Tyler Alexander came on in the fourth inning and got into some trouble right away, but then with two outs and the bases loaded something strange happened. If you said that the bases suddenly turned into to interdimensional portals and swallowed up the Cleveland base runners and out sprang five legged sentient alien guitars that ran on unicorn farts and played nothing but Crystal Castles songs...well...that’s quite the imagination and I commend your creativity and question your choices of food and drink, but no that’s not what happened.

What did happen was more strange. Jose Ramirez decided to steal home. To his credit he had a great jump and if he slid to the correct side of the plate might have scored, but instead he dove inside, Romine applied a great tag, and the threat was over.

Cleveland would eventually plate their lone run in the fifth thanks to a Delino Deshields Jr. triple and a sacrifice fly from Francisco Lindor. Joe Jimenez and Jose Cisnero would follow with scoreless innings each. Buck Farmer came on in the eighth and pitched a scoreless frame as well, thanks to a fantastic running catch from defensive substitute Derek Hill.

Meanwhile the Tigers looked like they might get to Zach Plesac tonight, getting a one out double from Willi Castro and a rare walk against Plesac from Miggy. But Plesac attacked the hot hitting Candelario with nothing but changeups and got him to strike out on a check swing and then dispatched Harold Castro easily to end the threat.

At just over twenty pitches it looked like maybe the Tigers could wear down Plesac tonight. Unfortunately, they didn’t and things got easier for Plesac from there. He threw an immaculate inning in the second (three strikeouts on nine pitches), and then when Isaac Paredes led off the third with a single, Plesac picked him off standing just a few steps off the bag, clearly catching Paredes off guard. He would last into the eighth inning when, at over 100 pitches, Victor Reyes lined a single off him, the tigers first base runner since a Harold Castro single in the fifth.

Plesac finished with seven and two third scoreless innings and a stellar final line. No runs, five hits, one walk, and eleven strikeouts. The Indians brought on their ace setup man, James Karinchak who did what ace setup men do and ended the brief threat.

To the ninth inning they would go. The Tigers brought in their closer, Bryan Garcia and things went as usual for a Tigers closer in the ninth inning, which is to say, not well. He would walk the bases loaded with two outs and force Ron Gardenhire to go to Gregory Soto to try to get out of the jam. Somehow things got much much worse.

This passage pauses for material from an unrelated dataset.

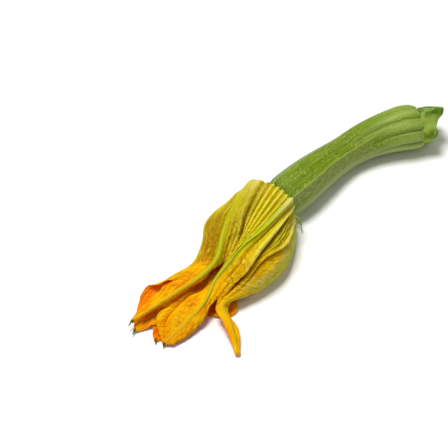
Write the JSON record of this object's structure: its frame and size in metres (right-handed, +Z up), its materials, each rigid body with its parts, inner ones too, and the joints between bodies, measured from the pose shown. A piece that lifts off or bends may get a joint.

Soto’s second pitch bounced in the dirt and as Romine went to block it it bounced and hit his left wrist. Romine immediately went down in pain and left the game. Miraculously, the ball did not bounce away allowing the runner to score. Eric Haase replaced Romine behind the plate and on the ninth pitch of the at bat, he got the groudball out to end the inning. He threw only fastballs, touching 99 mph, and did not use his slider once.

To the bottom of the ninth we went. Brad Hand came on for the Indians and Jeimer Candelario saw a pitch he liked but just got under it and flew out to the warning track for out number one. Daz Cameron came on to pinch hit for Hill and drive a ball up the gap to the center field wall for an easy stand up triple. Jorge Bonifacio struck out on a check swing which left it all up to Niko Goodrum. Sadly, he also would strike out on a check swing. A fitting end to the game. Tigers were close, but couldn’t pull out the win.